- Ritchie in 2012
- Born: 1947 (age 78–79)
- Education: Trinity College, Cambridge
- Occupations: Inventor, entrepreneur
- Notable work: Brompton Bicycle

= Andrew Ritchie (inventor) =

British inventor and entrepreneur (born c. 1947)

Andrew Ritchie (born c. 1947) is the inventor of the Brompton folding bicycle, and has guided the Brompton Bicycle company to become the largest bicycle manufacturer in the UK.

In 1995 he received the Queen's Award for Export and in 2009 the Prince Philip Designers Prize. In the Queen's Birthday Honours of 21 April 2010, the company was awarded two Queen's Awards for Enterprise – in the Innovation and International Trade categories. News Distribution Services - Another great year for the Queen's Awards for Enterprise
Brompton has now produced well over 1.100,000 bicycles and in 2008 achieved 25,000 units for export to markets such as the Netherlands, America, Germany, Japan and Scandinavia. A Cambridge engineering graduate, Ritchie was working as a landscape gardener in London when, in 1976, he conceived the idea for a folding bike, which he subsequently named after the Brompton Oratory. His design won the 'Best Product' award against an international field at the Cyclex exhibition in April 1987. After devoting his life to the development and manufacture of the bike, he began to step back from the day-to-day running of the company in 2005, reduced his shareholding, and now acts as Technical Director.
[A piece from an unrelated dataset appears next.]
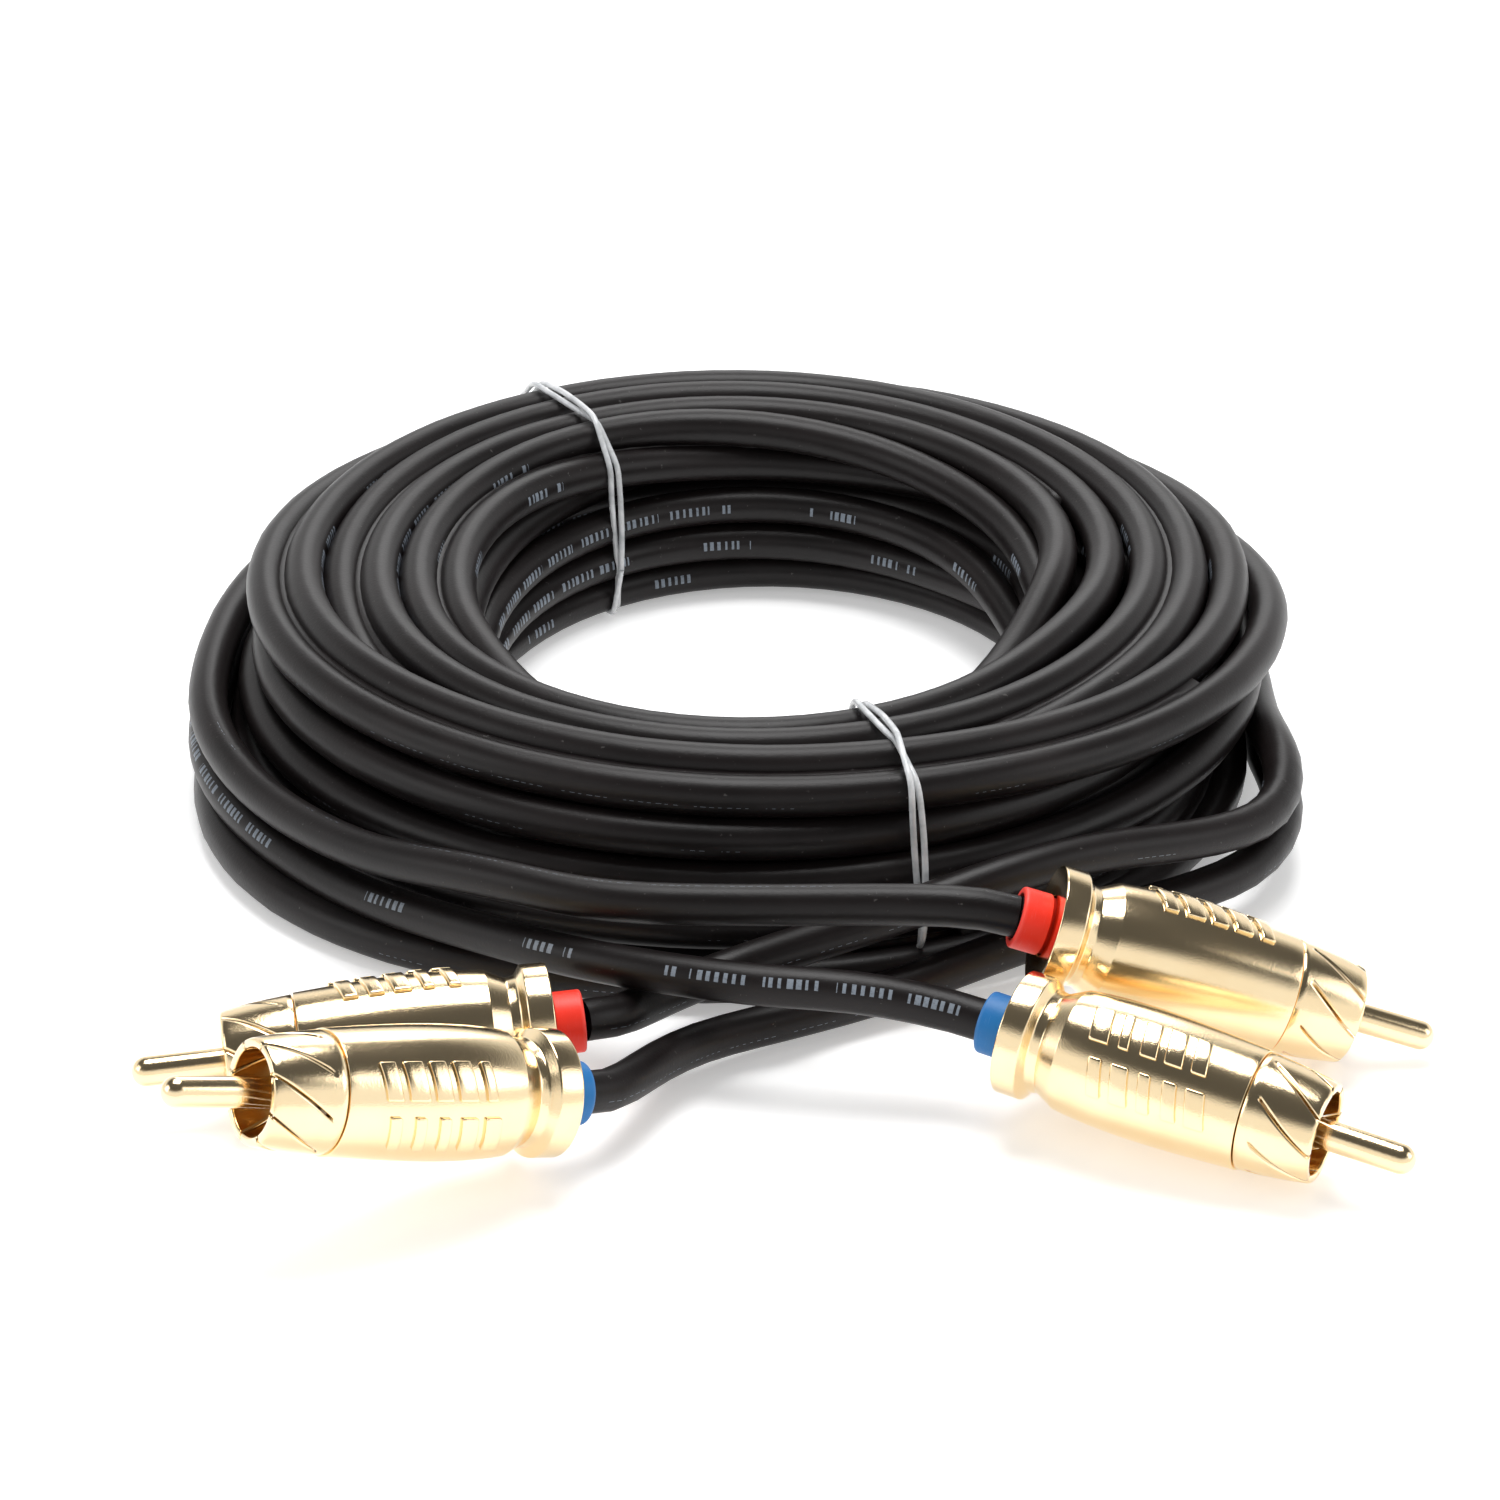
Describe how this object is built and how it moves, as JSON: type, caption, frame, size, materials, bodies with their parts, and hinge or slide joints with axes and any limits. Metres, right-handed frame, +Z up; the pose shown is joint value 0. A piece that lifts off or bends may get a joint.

He was appointed Member of the Order of the British Empire (MBE) in the 2010 New Year Honours for services to Business and to International Trade.

==Early career==
After graduating in engineering from Trinity College, Cambridge, in 1968, Ritchie worked as a computer programmer for Elliott Automation which subsequently became part of Marconi. He then spent 5 years as a self-employed landscape gardener. In the mid-1970s his father, a stockbroker, introduced him to Bill Ingram and the Bickerton bike, which in turn triggered his own ideas for a folding bicycle. Ritchie persuaded 10 friends to invest £100 each so that he could build a prototype which was completed one year later.

'[the first prototype] was ride-able and it worked, but it is something I'm deeply ashamed of as a piece of engineering.'
— Andrew Ritchie, 2005,

Two more prototypes were built in the bedroom of his flat overlooking Brompton Oratory in South Kensington, London – hence the bike's name.

After failing to license the design to Raleigh Bicycle Company he managed to sell 30 bicycles to order for £250 each in advance. Convinced that there had to be at least another 20 people willing to buy one, he produced 50 rather than just the 30. After 18 months, the bikes were delivered – and all 50 were sold.

In the early 1980s, Ritchie raised £8,000 from shareholders, and made 500 bikes over 2 years.

It was jolly hard work, there was me and one employee, who was doing all the brazing. It was hopelessly inefficient, but it broke even. So I thought I ought to try to raise some venture capital and get the thing going properly. My timing couldn't have been worse. The bicycle business in Britain was in decline. I never came across as a natural entrepreneur, and they're pretty wary of the inventor setting himself up as an entrepreneur as well. So that came to nought.
— Andrew Ritchie, 2005,

==Bicycle manufacturer==
Ritchie received private funding of £40,000 from Julian Vereker, founder of Naim Audio and a yacht manufacturer, who had originally bought two Bromptons after a chance discussion about 'folding bicycles' whilst on one of his yachts in Cherbourg in 1982. An additional £10,000 equity raised from friends, relatives and Brompton owners launched the company properly in 1986, and he eventually secured £100,000 to set up a better-equipped factory under a Brentford railway arch in 1987. It had taken five years to secure the capital.

Private backing allowed me to be a perfectionist. In a way, I'm glad we didn't get a licensing deal with Raleigh. I'm not sure that the business would have survived. The bike probably would have been dumbed down and cheapened.
— Andrew Ritchie, 2005,

Volume production was difficult and demand outstripped the factory's capacity, so it expanded into a second railway arch in 1994 and again in 1998 into the Chiswick premises it occupied until moving to Greenford in 2016.

I have worked bloody hard. I've remained single. I haven't had a family – this is my family in a sense. I went through years in the doldrums as a thoroughly unmarriable chap – no income at all and obsessed with his project. […] I'm craving more time – to travel, play tennis, garden, and just be. I hardly know my own house.
— Andrew Ritchie, 2005,

==Later life==
Ritchie has recruited new management since the early 2000s, including Will Butler-Adams who became managing director and, with new investors, purchased half of Ritchie's 50% shareholding.

"It has paid dividends, I'm not a model businessman. My strength is my eye for detail and an obsession with getting things right but I'm weak in other areas. I would have been happy with the 10%-a-year growth we were seeing but Will recognised that there was a much bigger market not being satisfied."'
— Andrew Ritchie, 2008,

Ritchie acknowledges that Brompton has been his life.